Actually, this is not a new thing. Many times before during graduation or post-graduation, I faced the same problem. I read a lot (most of the times just enough for the exams), write the exams, and pass out. If I try to recollect some stuff or answer some random question by someone thereafter, I usually have a hard time doing it.

Of course, this doesn’t happen for everything. There will always be some stuff you never forget. May be that’s what your interest area is. Also, in almost all the cases, that will be the stuff which you’ve gone through multiple times. So, here repetition is the key. Obviously, you read or work on something more and repetitively only if it’s your special interest/focus area. And of course there is concentration, which again depends on your interest in the subject. Sometimes you know about your affinity, sometimes you don’t. Some topics just appeal to you more.

I used to be frustrated when I fail to reckon something I’ve read (and understood) earlier.

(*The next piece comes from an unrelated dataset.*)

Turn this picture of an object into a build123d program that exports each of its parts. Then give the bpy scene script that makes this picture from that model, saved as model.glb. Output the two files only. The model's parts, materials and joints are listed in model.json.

I used to wonder what’s the use of reading when I can’t remember and apply it at some point later in time. Also I had serious doubts about my method of study and learning.

But only recently have I realized that something really sinks into one’s mind for later retrieval only by repetition – reading more and more about it and most importantly apply it to some interesting problems or relate it some aspect of life and learn from experience. And it goes without saying that given the limited time/life we have we can only master some of the stuff (the degree and the scope vary with the individual capabilities, of course). So, hoping to remember everything you ever read forever makes a unreasonable expectation from oneself. With this insight, I guess I’ll be able to feel less frustrated and less stress and enjoy my learning more in future.